Directions: Repeat only the lines running from the beginning of the material through the line that contains "import Sketcher".

Collected material:
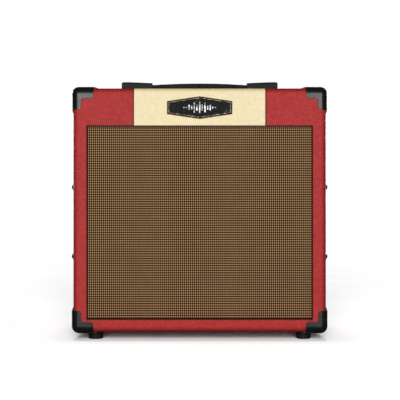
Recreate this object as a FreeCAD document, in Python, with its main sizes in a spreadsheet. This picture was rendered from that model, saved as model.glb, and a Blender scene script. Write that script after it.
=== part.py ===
import FreeCAD, Part
import math
import os
from types import SimpleNamespace

import Sketcher

# A small combo guitar amplifier: a vinyl covered wooden cabinet with a cloth grille, an 8 inch speaker,
# a chassis hung under the top board with its controls in a recess, and a strap handle.
# Millimetres. +Z is up, the front faces -Y, and the origin is on the floor under the cabinet's middle.

SIZES = {
    # cabinet
    "cab_width": 355,
    "cab_height": 342,
    "cab_depth": 205,
    "edge_radius": 8,
    "board_thick": 16,
    "side_thick": 17.5,
    "vinyl_thick": 0.8,
    "header_height": 52.6,
    "stripe_width": 184,
    "turn_in": 14,
    "batten_width": 17,
    "batten_depth": 20,
    # grille and baffle
    "grille_recess": 6,
    "grille_gap": 1.5,
    "grille_thick": 9,
    "grille_rail": 16,
    "cloth_thick": 0.8,
    "cloth_turn": 12,
    "baffle_thick": 12,
    "baffle_hole_radius": 93,
    # corner protectors and feet
    "corner_thick": 2.2,
    "corner_lip": 13.7,
    "corner_lip_tall": 16.7,
    "corner_arm": 30.7,
    "corner_arm_tall": 32.2,
    "corner_flange": 37.5,
    "corner_depth": 21.2,
    "corner_leg": 18.5,
    "corner_slope": 6,
    "foot_height": 12,
    "foot_radius": 11.5,
    "foot_bore": 5.5,
    "foot_taper": 1.3,
    "foot_spread": 148,
    "foot_depth": 70,
    # back panels
    "back_thick": 9,
    "back_recess": 2,
    "back_gap": 0.8,
    "lower_back_top": 120,
    "upper_back_bottom": 236,
    "window_half_width": 134,
    "window_bottom": 292,
    "window_top": 328,
    # screws
    "head_radius": 3.8,
    "shank_radius": 2,
    "short_screw": 16,
    "long_screw": 30,
    "washer_radius": 6.5,
    # handle
    "handle_y": -40,
    "cap_mouth": 68,
    "cap_end": 112,
    "cap_width": 31,
    "cap_height": 12.6,
    "cap_roof": 3,
    "cap_droop": 1.4,
    "cap_flat": 10,
    "cap_bevel": 1.6,
    "cap_wall": 2.5,
    "strap_width": 24,
    "strap_thick": 5,
    "strap_rise": 3.5,
    "grip_thick": 6.8,
    "inner_hinge": 32,
    "outer_hinge": 68,
    "hinge_gap": 1.5,
    "handle_bolt_x": 88,
    "handle_bolt_radius": 2.5,
    "handle_travel": 10.5,
    # badge
    "badge_width": 90.6,
    "badge_height": 31.4,
    "badge_end_height": 18,
    "badge_thick": 2.5,
    "badge_z": 326.5,
    # control recess and chassis
    "recess_half_width": 137,
    "recess_front": 18,
    "recess_back": 80,
    "chassis_half_width": 140,
    "chassis_front": 10,
    "chassis_back": 88,
    "chassis_height": 52.7,
    "sheet_thick": 1.2,
    "lid_thick": 1.5,
    "ear_reach": 151,
    "chassis_bolt_x": 145.5,
    "knob_row_y": 46,
    # controls
    "pot_size": 15,
    "pot_height": 7,
    "bushing_radius": 3.5,
    "bushing_rise": 5,
    "shaft_radius": 3,
    "knob_radius": 9,
    "knob_height": 13.5,
    "jack_bore": 3.25,
    "jack_bushing": 4.5,
    "jack_depth": 30,
    "mini_bore": 1.8,
    "button_radius": 4,
    "rocker_half_length": 7.6,
    "rocker_half_width": 4.8,
    # speaker
    "speaker_z": 165.4,
    "gasket_thick": 3,
    "gasket_bore": 95,
    "frame_radius": 104.5,
    "basket_lip": 90,
    "basket_sheet": 1.5,
    "basket_shoulder": 11,
    "basket_neck": 55.5,
    "basket_back": 53.5,
    "basket_hole": 20,
    "spider_seat": 38.2,
    "spider_ledge": 1.2,
    "spider_rim": 54,
    "spider_bore": 44.5,
    "screw_circle": 99.8,
    "magnet_radius": 50,
    "magnet_thick": 15,
    "magnet_bore": 24,
    "pole_plate": 5,
    "plate_radius": 45,
    "pole_radius": 12.4,
    "coil_radius": 13.25,
    "coil_wall": 0.35,
    "coil_front": 31,
    "winding_front": 51,
    "coil_back": 61,
    "cone_radius": 77.5,
    "cone_front": 5.8,
    "cone_back": 35,
    "cone_paper": 0.9,
    "dust_cap_radius": 20,
    "dust_cap_front": 23,
    "dust_cap_back": 30,
    "surround_outer": 94.8,
    "surround_skin": 0.8,
    "surround_front": 2.2,
}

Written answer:
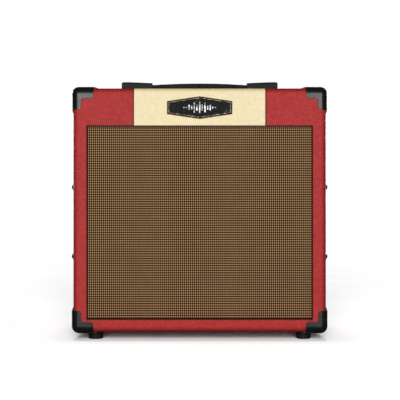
Recreate this object as a FreeCAD document, in Python, with its main sizes in a spreadsheet. This picture was rendered from that model, saved as model.glb, and a Blender scene script. Write that script after it.
=== part.py ===
import FreeCAD, Part
import math
import os
from types import SimpleNamespace

import Sketcher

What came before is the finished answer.